Task statement » Quote every line below exactly as it reads.

☆ ☆ ☆

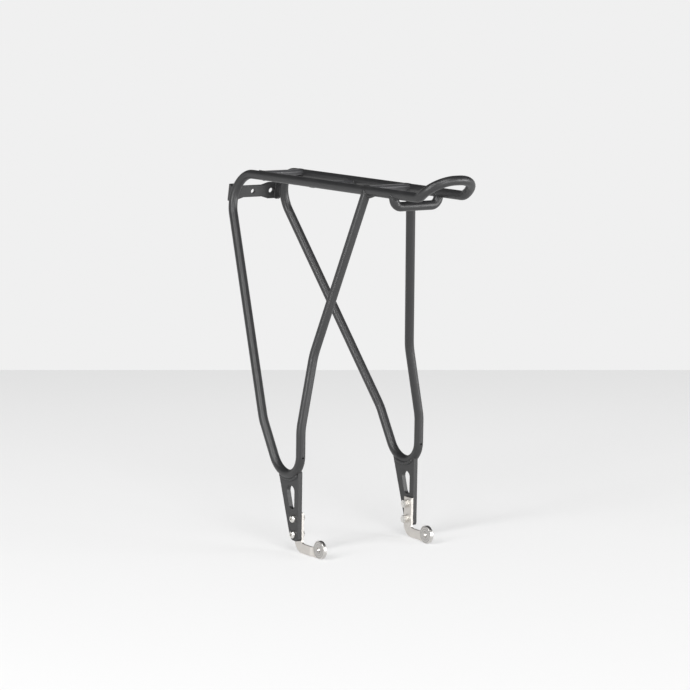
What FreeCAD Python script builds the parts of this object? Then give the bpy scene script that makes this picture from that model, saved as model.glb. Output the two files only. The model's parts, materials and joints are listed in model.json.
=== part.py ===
"""Rear rack for a bicycle: a bent tube frame with a narrow deck, two feet with eyelets and a front bracket.

Millimetres. +Y is the bicycle's forward direction, +X its right side, +Z up.
The origin lies midway between the two frame eyelets, on their common axis.
"""

import FreeCAD, Part
import os
from math import cos, radians, sin, tan
import Sketcher
from FreeCAD import Placement, Rotation, Vector

doc = FreeCAD.newDocument("RearRack")

# ---------------------------------------------------------------- driving sizes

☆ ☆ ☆

Task output »
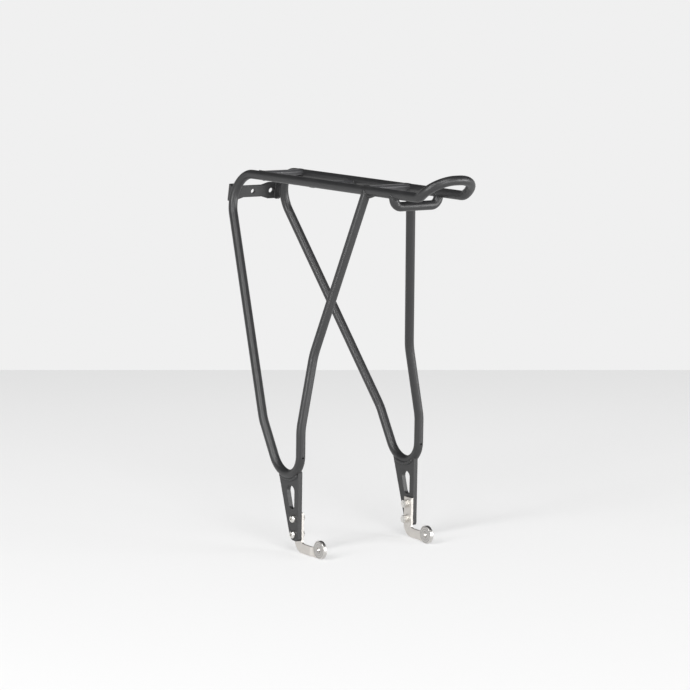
What FreeCAD Python script builds the parts of this object? Then give the bpy scene script that makes this picture from that model, saved as model.glb. Output the two files only. The model's parts, materials and joints are listed in model.json.
=== part.py ===
"""Rear rack for a bicycle: a bent tube frame with a narrow deck, two feet with eyelets and a front bracket.

Millimetres. +Y is the bicycle's forward direction, +X its right side, +Z up.
The origin lies midway between the two frame eyelets, on their common axis.
"""

import FreeCAD, Part
import os
from math import cos, radians, sin, tan
import Sketcher
from FreeCAD import Placement, Rotation, Vector

doc = FreeCAD.newDocument("RearRack")

# ---------------------------------------------------------------- driving sizes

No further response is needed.